We present the X-ray analysis of coronal properties in a statistically representative sample of 23 mostly radio-quiet AGN from the SUBWAYS campaign (SUpermassive Black holes Winds in XrAYs), focusing on quasars at redshifts $0.1 < z < 0.4 $ and bolometric luminosities $2 \times 10^{44} <L_{bol}(erg/s) < 2 \times 10^{46}$. The main aim of this work is to investigate the properties of the hot corona through the study of the hard X-ray band emission, including a proper treatment of the soft X-ray band. High-quality X-ray spectra from XMM-Newton, complemented by NuSTAR data extending up to 30-40 keV in the rest frame, are available for this sample. The soft X-ray band (0.3-2 keV) spectrum is best fitted by a warm corona model with a median temperature of 0.40 keV, and an optical depth in the range $τ$=20 - 40, consistent with previous results on lower luminosity sources. The hard X-ray band is well described using a hot corona model, with a median high-energy cut-off of 87 keV, at the lower end of the distribution of typical values found in Seyfert galaxies (100 - 200 keV). The derived median value of the optical depth ($τ$ = 1 - 5) suggests the presence of a moderately optically thick corona. Combining the SUBWAYS results with literature samples at low and high redshift, we assemble the largest sample to date of AGN with E$_{cut}$ and accretion parameter measurements, finding a significant anticorrelation of E$_{cut}$ with both $λ_{Edd}$ and $L_{bol}$ with the median E$_{cut}$ decreasing from 250 - 300 keV at low accretion rates and luminosities to 90 - 100 keV at high accretion rates and luminosities - consistent with enhanced coronal cooling, possibly driven by pair-production. These results favor cooler, optically thicker coronae in luminous AGN compared to those in lower-luminosity Seyfert galaxies.

Figures (10)

• Figure 1: a: Spectrum of LBQS1338-0038 fitted with Model-1. Data points are PN (black), MOS1 (red), MOS2 (green), FMPA (blue), and FMPB (cyan). The warm corona component (compTT) is represented by the dashed blue curve, while the reflection-only component from xillver is shown by the dotted orange curve. The primary cut-off power-law is shown in gray, and the total best-fit model for Model-1 is in magenta. b: Residuals with respect to a simple black body+power-law model from Matzeu23, without any reflection or high-energy cut-off. c: Residuals with respect to the fit with Model-1. d: Residuals with respect to the fit with Model-2. The improvement in the fit is significant when reflection and high-energy cut-off are included ($\Delta Cstat\sim30$ for two more parameters), while both Model-1 and Model-2 provide statistically acceptable fits.

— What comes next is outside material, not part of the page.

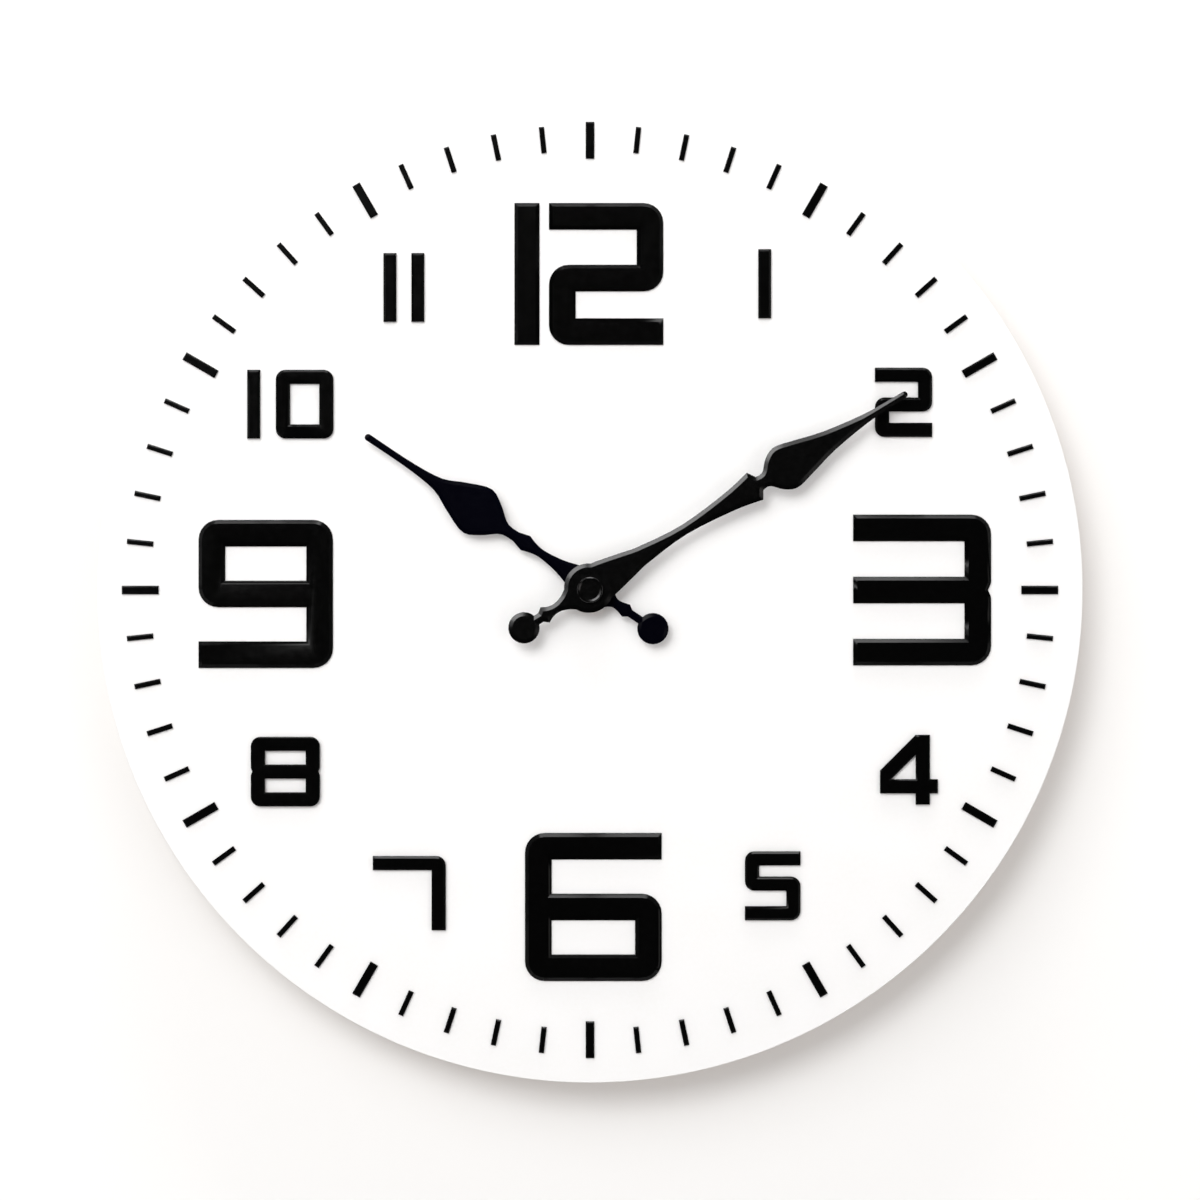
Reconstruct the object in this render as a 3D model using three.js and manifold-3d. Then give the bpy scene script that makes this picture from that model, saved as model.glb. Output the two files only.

• Figure 2: Comparison of the power-law photon index (left side) and of the reflection parameter (right side) among the two models, xillver (x-axis) and xillverCp (y-axis). The single observations are marked as Source with a circle, while multiple observations for a single source are distinguished by the markers and they are explicit in the legend. In black the median value with errors at $90 \%$ confidence level computed with parametric fit using a log-normal function (see \ref{['sec:hotcoronaproperties']} for further details).

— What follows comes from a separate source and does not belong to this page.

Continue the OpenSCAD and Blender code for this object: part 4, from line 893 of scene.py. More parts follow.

• Figure 3: Left: High-energy cut-off distribution for the hot corona using xillver. Right: Electron temperature distribution for hot corona from xillverCp. Detections are shown in orange, while lower limits are shown in violet, stacked over the detections. The median values, taking into account lower limits, are marked by the dashed line with $68\%$ confidence level (light grey areas) and are computed by using the parametric fit using a log-normal function(see \ref{['sec:hotcoronaproperties']} for more details).
• Figure 4: Left: Comparison of the warm corona electron temperatures. On the x-axis, the temperatures obtained from nthcomp model, while on the y-axis, the ones obtained by compTT model, are shown. Right: Comparison of the warm corona optical depths obtained by using nthcomp on the x-axis and compTT on the y-axis. For the former, $\tau$ is computed using \ref{['longair_slab']} (slab geometry) and considering $\Gamma$ and $kT_e^{warm}$ values from nthcomp.
• Figure 5: Left panel: $E_{cut}$ as a function of redshift for the low redshift sample (blue) as compiled by Bertola22, the SUBWAYS sample (red filled circles) the intermediate redshift AGN (in red open circles), and the high redshift sample (magenta diamonds) (Intermediate and High-z sources infos in \ref{['sample_infos']}). The median point per redshift bin is overplotted with larger markers of the same colors of the redshift sample and yellow contours. Right panel: The $E_{cut}$ as a function of the X-ray luminosity (i.e., the compactness-temperature ($l-\theta$) diagram, converted into observable quantities) from the same samples. Yellow regions mark the runaway pair-production limits for a BH mass of $10^8 M_\odot$ under slab (hemisphere) geometry, while dotted lines indicate the same limits for a BH mass of $10^9 M_\odot$. Dark-blue down triangles show the binned results from Ricci2017 on the BAT Sample at low-z.